EXHIBIT 10.4
EMPLOYMENT AND ROYALTY AGREEMENT
COMPUTERIZED THERMAL IMAGING, INC., a Nevada corporation ("CTI"), hereby
agrees to employ XXXXXXX X. XXXXX ("XXXXX"), and XXXXX agrees to be employed
by CTI, in consideration of and pursuant to the following terms and
conditions:
1. Position.
CTI shall employ Xxxxx in the position of Senior Vice President
and Director of Research and Development.
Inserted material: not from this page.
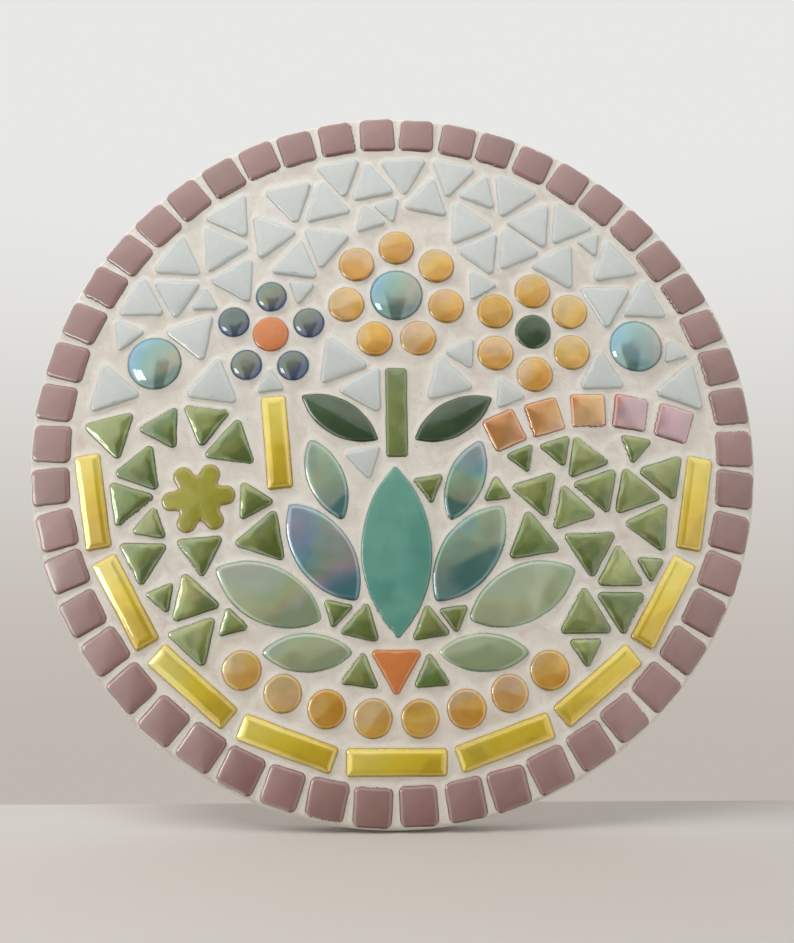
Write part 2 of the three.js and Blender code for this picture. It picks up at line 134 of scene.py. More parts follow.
def flat_loops(node, level, side):
    """The outlines of a node's flat faces at a level, from left to right."""
    bm = bmesh.new()
    bm.from_mesh(node.data)
    bmesh.ops.remove_doubles(bm, verts=bm.verts, dist=SAME_POINT)
    bm.normal_update()
    edges = outer_edges(flat_faces(bm, level, side))
    loops = [counter_clockwise(without_straight_corners(points)) for points in edges]
    bm.free()
    return sorted(loops, key=lambda points: (round(points.mean(0)[0], 2), round(points.mean(0)[1], 2)))


def counter_clockwise(points):
    """The outline turned counter-clockwise, from its leftmost point."""
    ahead = np.roll(points, -1, 0)
    area = (points[:, 0] * ahead[:, 1] - points[:, 1] * ahead[:, 0]).sum()
    points = points if area > 0 else points[::-1]
    first = int(np.argmin(points[:, 0] + LEAN * points[:, 1]))
    return np.roll(points, -first, 0)


def without_straight_corners(points):
    """An outline without the points that lie along its straight sides."""
    back = points - np.roll(points, 1, 0)
    ahead = np.roll(points, -1, 0) - points
    turn = np.abs(back[:, 0] * ahead[:, 1] - back[:, 1] * ahead[:, 0])
    turn /= np.linalg.norm(back, axis=1) * np.linalg.norm(ahead, axis=1)
    return points[turn > LEAST_TURN]


def resampled(path):
    """A closed path with its points spaced evenly."""
    closed = np.vstack([path, path[:1]])
    travelled = np.concatenate([[0], np.cumsum(np.linalg.norm(np.diff(closed, axis=0), axis=1))])
    count = max(LEAST_POINTS, int(round(travelled[-1] / STEP)))
    at = np.linspace(0, travelled[-1], count, endpoint=False)
    return np.stack([np.interp(at, travelled, closed[:, k]) for k in (0, 1)], 1)


def with_round_corners(corners, radius):
    """A convex outline with each corner turned on an arc."""
    path = []
    for i, corner in enumerate(corners):
        back, ahead = corners[i - 1] - corner, corners[(i + 1) % len(corners)] - corner
        back_length, ahead_length = np.linalg.norm(back), np.linalg.norm(ahead)
        back, ahead = back / back_length, ahead / ahead_length
        half = math.acos(np.clip(back @ ahead, -1, 1)) / 2
        reach = min(radius / math.tan(half), CORNER_SHARE * min(back_length, ahead_length))
        turn_radius = reach * math.tan(half)
        middle = (back + ahead) / np.linalg.norm(back + ahead)
        centre = corner + middle * turn_radius / math.sin(half)
        start = corner + back * reach - centre
        sweep = math.pi - 2 * half
        steps = max(3, math.ceil(sweep * turn_radius / ARC_STEP))
        angle = math.atan2(start[1], start[0])
        for a in np.linspace(angle, angle + sweep, steps + 1):
            path.append(centre + turn_radius * np.array([math.cos(a), math.sin(a)]))
    return resampled(np.array(path))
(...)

2. Outside Business Activities.
During his employment, Xxxxx shall devote his full energies,
interests, abilities and productive time to the performance of his duties
under this Agreement and shall not, without CTI prior written consent, render
any services to others for compensation or engage or participate, actively or
passively, in any other business activities that would materially interfere
with the performance of Xxxxx duties hereunder or compete with CTI business.
3. Term.
Subject to earlier termination as provided in Xxxxxxxxx 0, Xxxxx
shall be employed for a term of three years commencing April 17, 2000.
4. Place of Employment.
Xxxxx shall perform his duties at CTI offices located in Walnut
Creek, California, but may be required to travel from time to time as mutually
agreed between CTI and Xxxxx.
5. Compensation and Benefits.
a. Salary.
CTI shall pay an annual salary of $200,000 payable
semi-monthly, prorated for each partial year of employment, with annual
increases (but not decreases) as determined by CTI Board of Directors for CTI
senior executives.
b. Options.
Simultaneously with the execution of this Agreement, and
on the first and second anniversaries thereof, CTI shall deliver to Xxxxx
options to purchase up to 100,000 shares per option of CTI common stock at
the bid price as of the last business day prior to the issuance of the option
on the exchange or in the market system in which CTI common stock is listed.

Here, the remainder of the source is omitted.